Will Hoge: The Wreckage

Will Hoge
The Wreckage
Rykodisc

The title of Will Hoge’s latest record, The Wreckage, may refer to the mess that lovers tend to get themselves into, but it’s also a nod to Hoge’s literally broken body and subsequent convalescence after someone in a van ran over him while Hoge was riding his scooter. The Wreckage is his first album after the accident, and the title song is the album’s slow-burning ballad that asks questions that hit where it hurts: “Why do I keep holding on to what I know is wrong? Everything keeps moving on/Everything but me and you”. Hoge is obviously a guy who can take a punch, and he brings that toughness in unflinching lyrics, delivered with impassioned vocals and sinewy roots rock.

It’s no surprise that Hoge bounced back with a solid new set of songs; he has been, after all, one of the most perseverant singer-songwriters on the folk-rock circuit, touring hard now for better than 15 years and putting out a pile of releases, including seven full-lengths of original material and several independently released live recordings. The Wreckage, despite the near-death turn of events that inform it, is no major departure from his other albums, all of them driving Southern-soulful alt-country records worth owning. That’s no bad thing, as Hoge delivers another no-bullshit collection of scrappy, rootsified tunes.
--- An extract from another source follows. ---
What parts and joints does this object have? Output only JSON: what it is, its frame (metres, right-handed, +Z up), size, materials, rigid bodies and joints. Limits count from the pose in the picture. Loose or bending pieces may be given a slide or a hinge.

The record starts with a couple of terrific rockers, the thumping “Hard to Love”, about the disconnect between needing someone and the urge to bail out “in this damn world of lies”, and he backs up such a sentiment with a procession of emotionally raw songs. “Long Gone” is a Tom Petty-style burner that follows the record’s chief theme, that love is a twisted blessing because it lies just outside our reach: “One day you’ll see how good it could be/if you’re not already long gone”. These songs hit hard with a crackle that sounds like a product of Hoge’s years touring with Dan Baird, singer/guitarist for ‘80s hick-rockers the Georgia Satellites, as these four-on-the-floor songs are dedicated to jagged guitars, pounding drums, hard singing, and little else.

If anything, Hoge is singing more urgently than before, sometimes as though his life depends on it, or at least with awareness that one’s chances are limited. Throughout the record, he moves from weary mumbles to grizzled yelps, saving his most expressive, soulful singing for the album-closing “Too Late Too Soon”, on which his voice sounds weathered, but he pushes through to reach those high notes anyway. Think the Black Crowes’ Chris Robinson. Or Paul Stanley, if he had grown up in Tennessee rather than Queens.

At times, Hoge wears his influences a tad too conspicuously as his lyrics get so nakedly Springsteenian that a less passionate writer might be embarrassed. Take “Highway Wings”, for instance, a song that essentially paraphrases “Thunder Road”’s pullin’-outta-here-to-win idioms: “This town is broke down, baby/Full of dust from rusted dreams/I need to hear that blacktop sing/Underneath my highway wings”. But it’s hard to hold fault with a rock and roll true-believer like Hoge, who writes about falling in love with music on “Even It Breaks Your Heart”, one of the record’s best tracks. Even that love, however, is subject to the pain of loss and elusiveness—Hoge advises a young rock dreamer, himself as a child perhaps, to “keep on dreaming even if it breaks your heart”. Sounds like the words of a true lifer.